Essay # 14. Emilia Sonchifolia:

It is known as lilac tassel flower genus of Emilia. The juice of the leaves is used in treating eye in­flammations and night blindness. Flavonoids from Emilia sonchifolia modulate the lens opacification and oxidative stress in selenite-induced cataract (Lija et al., 2006).

Essay # 15. Antioxidants:

(i) Carotenoids:

Beta-carotene-a naturally occurring antioxidant found in fruits and vegetables. They are natural lipid soluble antioxidants. It is report­ed that high intake of carotene reduce the risk of incidence of cataract (Cumming et al., 2000).

(ii) Lycopene:

It is present in many fruits and veg­etables. It is a red, fat-soluble pigment found in certain plants and microorganisms, where it serves as an accessory light-gathering pigment and pro­tects these organisms against the toxic effects of oxygen and light. Tomato products, including ketchup, tomato juice, and pizza sauce, are the richest sources of lycopene.

In addition to toma­toes (Lycopersicon esculentum) and tomato-based products, lycopene is also found in watermelon, papaya, pink grapefruit, and pink guava. Experi­mental studies have been reported the incorpora­tion of lycopene on diet retard the onset and pro­gression of cataract (Pollack et al., 1999).

Similar­ly the role of lycopene in human cataract also has been established. Lycopene 5, 10 and 20 mM sig­nificantly increased the activities of glutathione and antioxidant enzymes whereas the lipid per­oxidation product namely malondialdehyde lev­el was reduced in human lens epithelial cells cul­ture in vitro (Mohanty et al., 2002).

In vivo exper­imental study showed that 200 mg/kg significant­ly delayed the onset and progression of 30% ga­lactose induced cataract on rats; the protective effect is too due to the antioxidant potential (Gupta et al., 2003).

(iii) Curcumin:

Curcumin (1,7-bis (4-hydroxy-3- methoxyphenyl)-1,6. heptadiene-3,5-dione), is the major active compound of turmeric, has been shown to have significant antioxidant activity, both in vitro and in vivo (Joe et al., 2004). Curcumin 0.002% and 0.01 % in the diet are effective against the development of streptozotocin induced dia­betic cataract in rats (Suryanarayana et al., 2005).

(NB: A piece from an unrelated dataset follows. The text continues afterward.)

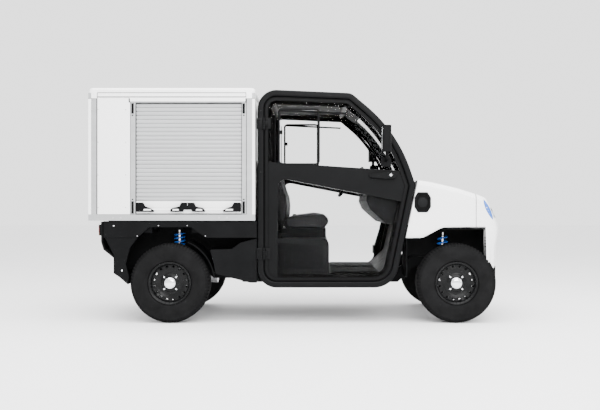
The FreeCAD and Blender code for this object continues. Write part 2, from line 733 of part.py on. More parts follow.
# ---- cargo box ----------------------------------------------------------------------------
box_half = body_half_width + 5.0
guide_rear_x = box_rear_x + post_width + side_panel_width + 9.0
opening_rear_x = guide_rear_x
opening_front_x = box_front_x - post_width


def box_frame():
    """Aluminium posts with the lower and upper rails."""
    pieces = []
    for x in (box_rear_x, box_front_x - post_width):
        for side in (-1, 1):
            y0 = side * box_half
            y1 = side * (box_half - post_depth)
            pieces.append(box(x, x + post_width, min(y0, y1), max(y0, y1), box_floor_z, box_cap_z - 30))
    for z0, z1 in ((box_floor_z, box_floor_z + box_rail_height), (box_cap_z - 34, box_cap_z)):
        outer = box(box_rear_x, box_front_x, -box_half, box_half, z0, z1)
        inner = box(box_rear_x + 40, box_front_x - 40, -box_half + 40, box_half - 40, z0 - 1, z1 + 1)
        pieces.append(outer.cut(inner))
    return fused(pieces)


def box_floor():
    """Load deck between the lower rails."""
    deck = box(box_rear_x + 41, box_front_x - 41, -box_half + 41, box_half - 41, box_floor_z + 8,
               box_floor_z + box_rail_height - 6)
    return deck.cut(box_frame())


def box_panels():
    """Fixed white panels: front, rear and the rear part of each side."""
    low = box_floor_z + box_rail_height + 0.5
    high = box_cap_z - 34.5
    inner_y = box_half - post_depth - 0.5
    rear = box(box_rear_x + 4, box_rear_x + 4 + box_wall, -inner_y, inner_y, low, high)
    front = box(box_front_x - 4 - box_wall, box_front_x - 4, -inner_y, inner_y, low, high)
    side_x0 = box_rear_x + post_width + 4.5
    side = box(side_x0, side_x0 + side_panel_width, -box_half + 3, -box_half + 3 + box_wall, low, high)
    return Part.makeCompound(solids_of([rear, front, both_sides(side)]))


def box_roof():
    """White roof cap with rounded edges."""
    cap = box(box_rear_x, box_front_x, -box_half, box_half, box_cap_z + 0.5, ground_to_box_top)
    upright = [e for e in cap.Edges if abs(e.Vertexes[0].X - e.Vertexes[-1].X) < 1e-6
               and abs(e.Vertexes[0].Y - e.Vertexes[-1].Y) < 1e-6]
    cap = cap.makeFillet(box_corner_radius, upright)
    upper = [e for e in cap.Edges if e.BoundBox.ZMin > ground_to_box_top - 0.01]
    return cap.makeFillet(box_corner_radius * 0.6, upper)


def shutter_guides():
    """Side channels, header and sill of each shutter opening."""
    low = box_floor_z + box_rail_height + 0.5
    outer = -box_half + 4
    inner = -box_half + 42
    pieces = []
    for x0, x1 in ((opening_rear_x, opening_rear_x + guide_width),
                   (opening_front_x - guide_width, opening_front_x - 0.5)):
        pieces.append(box(x0, x1, outer, inner, low, opening_top_z + 1))
    pieces.append(box(opening_rear_x, opening_front_x - 0.5, outer, inner, opening_top_z, box_cap_z - 34.5))
    return both_sides(fused(pieces))


def shutter_housings():
    """Covers of the rolled-up curtains under the roof."""
    x0, x1 = opening_rear_x + 4, opening_front_x - 4
    section = [(-box_half + 48, 1624.0), (-box_half + 190, 1624.0), (-box_half + 190, box_cap_z - 40.0),
               (-box_half + 48, box_cap_z - 40.0)]
    wire = outline([(y, z, 30.0 if i in (0, 1) else 0.0) for i, (y, z) in enumerate(section)],
                   lambda u, v: Vector(x0, u, v))
    return both_sides(Part.Face(wire).extrude(Vector(x1 - x0, 0, 0)))


curtain_x0 = opening_rear_x + guide_width + curtain_gap
curtain_x1 = opening_front_x - guide_width - curtain_gap
curtain_outer_y = box_half - 18.0


def shutter_curtain():
    """Right curtain of slats, as one plain sheet."""
    return box(curtain_x0, curtain_x1, -curtain_outer_y, -curtain_outer_y + curtain_thickness,
               curtain_bottom_z + 0.5, opening_top_z - 5)


def shutter_bar():
    """Right shutter's bottom bar with the lift rod and three handle mouldings."""
    low = shutter_bar_bottom_z
    face = -curtain_outer_y
    bar = box(curtain_x0, curtain_x1, face, face + curtain_thickness + 4, low, curtain_bottom_z)
    lift = rod(Vector(curtain_x0 + 20, face - 20, 904.5), Vector(curtain_x1 - 20, face - 20, 904.5), 6.5)
    pieces = [bar, lift]
    span = curtain_x1 - curtain_x0
    for centre, width in ((curtain_x0 + 73, 142.0), (curtain_x0 + span / 2 - 7, 274.0), (curtain_x1 - 86, 143.0)):
        pieces.append(side_prism(rounded(centre - width / 2, centre + width / 2, 886.0, 961.0, 14.0),
                                 face - 34, face + 1))
    return fused(pieces)


# ---- wheels and knuckles ------------------------------------------------------------------
def tyre(x):
    """Right tyre on the axle at x."""
    cy = -wheel_centre_y
    half = tyre_width / 2
    tread = tread_width / 2
    bead = rim_half_width - 18
    inner = rim_barrel_radius + 6.5
    return revolve_y([(inner, cy - bead, 0.0), (rim_flange_radius + 4, cy - bead - 6, 6.0),
                      (rim_flange_radius + 30, cy - half, 30.0), (tyre_radius - 40, cy - half, 40.0),
                      (tyre_radius - 12, cy - tread, 14.0), (tyre_radius, cy - tread * 0.55, 200.0),
                      (tyre_radius, cy + tread * 0.55, 200.0), (tyre_radius - 12, cy + tread, 14.0),
                      (tyre_radius - 40, cy + half, 40.0), (rim_flange_radius + 30, cy + half, 30.0),
                      (rim_flange_radius + 4, cy + bead + 6, 6.0), (inner, cy + bead, 0.0)], x, tyre_radius)


def rim(x):
    """Right steel rim with vented disc and hub."""
    cy = -wheel_centre_y
    flange = rim_flange_radius
    barrel = rim_barrel_radius
    w = rim_half_width
    face = cy - disc_offset
    bore_radius = stub_radius + bearing_gap
    section = sharp([(barrel - rim_wall, cy - w + 24), (barrel + 4, cy - w + 8), (flange, cy - w),
                     (flange, cy - w + 7), (barrel + 5, cy - w + 14), (barrel + 1, cy - w + 26),
                     (barrel + 1, cy + w - 26), (barrel + 5, cy + w - 14), (flange, cy + w - 7),
                     (flange, cy + w), (barrel + 4, cy + w - 8), (barrel - rim_wall, cy + w - 24),
                     (barrel - rim_wall, face), (119.0, face - 5), (102.0, face + 4),
                     (hub_radius, face + 4), (34.0, face + 14), (34.0, face + 46), (bore_radius, face + 46),
                     (bore_radius, face - 4), (0.0, face - 4), (0.0, face - 36), (30.0, face - 36),
                     (30.0, face - 14), (hub_radius, face - 14), (hub_radius + 14, face - 4), (100.0, face - 4),
                     (118.0, face - 14), (barrel - rim_wall, face - 9)])
    whole = revolve_y(section, x, tyre_radius)
    cutters = []
    for i in range(vent_count):
        angle = 2 * math.pi * (i + 0.5) / vent_count
        place = Vector(x + vent_circle_radius * math.cos(angle), face - 40,
                       tyre_radius + vent_circle_radius * math.sin(angle))
        cutters.append(Part.makeCylinder(vent_radius, 80, place, Vector(0, 1, 0)))
    return whole.cut(cutters)


def knuckle():
    """Right steering knuckle: upright with pins, brake drum and stub axle."""
    x, z = front_axle_x, tyre_radius
    stub_end = wheel_centre_y + disc_offset - 8
    upright = box(x - 26, x + 26, -kingpin_y - 12, -kingpin_y + 22, 248, 387)
    pin = Part.makeCylinder(kingpin_radius, 184, Vector(x, -kingpin_y, 225))
    plate = Part.makeCylinder(105, 22, Vector(x, -kingpin_y - 24, z), Vector(0, -1, 0))
    stub = Part.makeCylinder(stub_radius, stub_end - kingpin_y, Vector(x, -kingpin_y, z), Vector(0, -1, 0))
    arm = box(x - 120, x - 20, -kingpin_y + 2, -kingpin_y + 20, 270, 296)
    return fused([upright, pin, plate, stub, arm])


# ---- build --------------------------------------------------------------------------------
def main():
    """Write every node."""
    save("chassis_frame", chassis_frame())
    save("battery_pack", battery_pack())
    save("drive_unit", drive_unit())
    save("rear_axle", rear_axle())
    save("front_suspension_arms", front_arms())
    save("coil_struts", coil_struts())
    save("wheel_arch_liners", arch_liners())
    save("side_skirts", side_skirts())
    save("rear_fascia", rear_fascia())
    save("tail_lamps", tail_lamps())
    save("side_lockers", side_lockers())

    sides("cab_side_frame", cab_side_frame())
    save("cab_cross_tubes", cab_cross_tubes())
    save("roof_panel", roof_panel())
    save("windscreen", windscreen())
    save("cab_rear_wall", cab_rear_wall())
    save("rear_window", rear_window())
    save("cab_floor", cab_floor())
    save("dashboard", dashboard())
    save("steering_column", steering_column())
    save("seat_box", seat_box())
    save("seat_bases", seat_bases())
    save("seat_cushions", seat_cushions())
    save("seat_backs", seat_backs())

    fenders, nose, hood, lamps = front_body()
    save("front_fenders", fenders)
    save("nose_panel", nose)
    save("hood", hood)
    save("headlamps", lamps)
    save("front_bumper", front_bumper())

    save("box_frame", box_frame())
    save("box_floor", box_floor())
    save("box_panels", box_panels())
    save("box_roof", box_roof())
    save("shutter_guides", shutter_guides())
    save("shutter_housings", shutter_housings())

    frame = door_frame()
    sides("door_frame", fused([frame, door_handle()]))
    sides("door_glass", door_glass(frame))
    sides("door_mirror", door_mirror())
    sides("shutter_curtain", shutter_curtain())
    sides("shutter_bar", shutter_bar())
    save("steering_wheel", steering_wheel())
    sides("knuckle", knuckle())
    for place, x in (("front", front_axle_x), ("rear", rear_axle_x)):
        sides(place + "_tyre", tyre(x))
        sides(place + "_rim", rim(x))


main()
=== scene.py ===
import math

import bmesh
import bpy
from mathutils import Matrix, Vector
from mathutils.bvhtree import BVHTree


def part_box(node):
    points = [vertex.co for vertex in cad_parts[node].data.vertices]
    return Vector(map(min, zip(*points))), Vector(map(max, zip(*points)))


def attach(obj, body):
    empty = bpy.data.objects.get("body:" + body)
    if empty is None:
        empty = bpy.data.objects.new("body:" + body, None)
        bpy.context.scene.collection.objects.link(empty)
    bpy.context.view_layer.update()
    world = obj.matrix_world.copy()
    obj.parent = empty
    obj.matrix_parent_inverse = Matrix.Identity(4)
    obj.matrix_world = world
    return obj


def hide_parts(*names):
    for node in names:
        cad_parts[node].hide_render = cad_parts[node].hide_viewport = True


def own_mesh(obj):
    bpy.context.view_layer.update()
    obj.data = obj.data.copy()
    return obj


# Visible pieces of an electric utility van, built around its fixed frame. Metres, +X forward,
# +Y to the vehicle's left, +Z up. Each piece rides on the body that carries it.

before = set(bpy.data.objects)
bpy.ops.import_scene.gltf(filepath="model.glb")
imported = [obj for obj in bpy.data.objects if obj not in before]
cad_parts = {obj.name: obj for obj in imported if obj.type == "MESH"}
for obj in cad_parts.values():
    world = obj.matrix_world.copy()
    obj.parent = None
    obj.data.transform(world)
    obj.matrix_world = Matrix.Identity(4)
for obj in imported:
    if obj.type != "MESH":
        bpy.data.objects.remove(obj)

bl_info = {
    "name": "Electric utility van",
    "version": (1, 0, 0),
    "blender": (4, 5, 0),
    "location": "3D View > Sidebar > Van",
    "description": "Builds the visible pieces of a small electric van with a shutter-sided cargo box",
    "category": "Add Mesh",
}

SIDES = {"right": -1.0, "left": 1.0}
AXLES = ("front", "rear")


# ---- settings a user may change -----------------------------------------------------------
def length(name, description, default):
    """Size setting in metres."""
    return bpy.props.FloatProperty(name=name, description=description, default=default,
                                   min=0.0, unit="LENGTH", subtype="DISTANCE", precision=4)


def colour(name, description, default):
    """Colour setting."""
    return bpy.props.FloatVectorProperty(name=name, description=description, default=default,
                                         size=4, min=0.0, max=1.0, subtype="COLOR")


class VanSizes(bpy.types.PropertyGroup):
    """Sizes of the small details."""
    edge: length("Edge rounding", "Radius on the edges of moulded and folded pieces", 0.003)
    slat_pitch: length("Slat pitch", "Height of one slat of the shutter curtain", 0.0326)
    wire: length("Spring wire", "Diameter of the coil spring wire", 0.012)
    bolt: length("Bolt head", "Radius of the bolt heads", 0.009)
    panel: length("Panel thickness", "Thickness of the white body panels", 0.005)
    seal: length("Seal", "Width of the rubber seals round the doors", 0.007)


class VanColours(bpy.types.PropertyGroup):
    """Colours of the finishes."""
    white: colour("White paint", "Body panels and box panels", (0.90, 0.90, 0.90, 1.0))
    aluminium: colour("Aluminium", "Box posts, rails and slats", (0.34, 0.345, 0.35, 1.0))
    black: colour("Black paint", "Cab tubes and door frames", (0.0024, 0.0025, 0.0027, 1.0))
    plastic: colour("Black plastic", "Mouldings, skirts and arch liners", (0.0024, 0.0025, 0.0027, 1.0))
    spring: colour("Spring blue", "Coil springs and the strip beside the headlamps", (0.004, 0.09, 0.42, 1.0))
    rubber: colour("Tyre rubber", "Tyres", (0.0085, 0.0085, 0.0088, 1.0))
    vinyl: colour("Seat vinyl", "Seat covers", (0.0045, 0.0045, 0.0048, 1.0))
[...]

It is also effective against 30% galactose induced cataract in rats (Suryanarayana et al., 2003). Re­cent study demonstrated that topical application of aqueous extract of Curcuma longa showed po­tent anti-inflammatory activity against endotoxin induced uveitis in rabbits eye (Gupta et al., 2008).

(iv) Lutein:

It is one of over 600 known naturally occurring carotenoids. Found in green leafy veg­etables such as spinach and kale. Lutein is present in the plant as fatty-acid ester, with one or two fatty acids bound to the two hydroxyl-groups. It is a natural antioxidant; experimental studies report­ed that combination of lutein and insulin retard the progression of cataract (Arnal et al., ‘2009).

Lutein was found to be concentrated in the macu­la, a small area of the retina responsible for cen­tral vision. The hypothesis for the natural concen­tration is that lutein helps protect from oxidative stress and high-energy light. Various research stud­ies have shown that a direct relationship exists between lutein intake and pigmentation in the eye.

(v) Vitamin E:

As a fat-soluble antioxidant, the beneficial role in the prevention and delay of cat­aract in experimental and epidemiological stud­ies has well documented (Ross et al., 1990). Re­cently 10 years of observational study concluded that intake of Vitamin E along with other antioxi­dants in middle age women significantly reduced the development of cataract (Christen, 2008).